Encourage the host to remind people there’s no pressure to ask every prompt — they’re a fallback when the natural conversation runs dry.
Marketing channels that work better for friending#
Some of the dating channels work fine; a few extras pull their weight specifically for friendship:
- Meetup.com — your dating-event Meetup group probably won’t fit; create a separate one.
- Local Facebook groups — “New in [city]”, neighbourhood groups, expat groups.
- University alumni networks — alumni in their late-20s/30s are a natural fit.
- Employer partnerships — pitch HR teams at large employers a private cohort version for new joiners.
- Library, café and community-board posters — friendship audiences over-index on offline discovery vs dating audiences.
What happens after the event#
Same as speed dating: matched attendees (here, mutual “I’d like to stay in touch” picks) get a Fanciful messaging thread.

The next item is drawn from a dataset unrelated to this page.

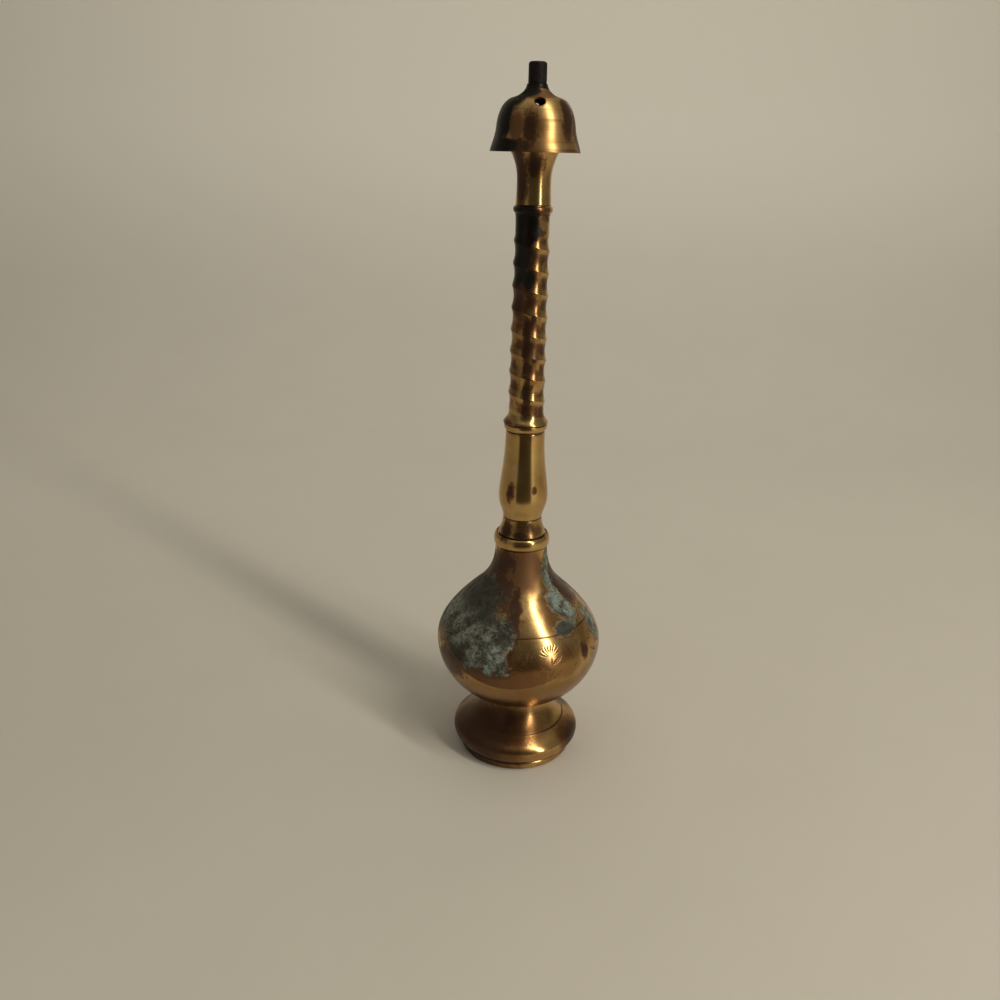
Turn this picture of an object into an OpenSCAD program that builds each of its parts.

They can swap details when they choose to. The post-event nudge to come back for the next one runs the same way.
Getting started#
- Read the linked speed dating articles above — most of the work is already mapped out.
- Pick an audience angle (newcomers / hobby / community / workplace) and a venue that fits the vibe.
- Create the event in your Fanciful dashboard with a single ticket type and a daytime or early-evening slot.
- Brief your host on the prompt deck and the 6–8 minute round timing.
- Run it.
If your local market doesn’t have a regular speed friending event, you’re probably the first organiser to try it there. That tends to help marketing rather than hurt it.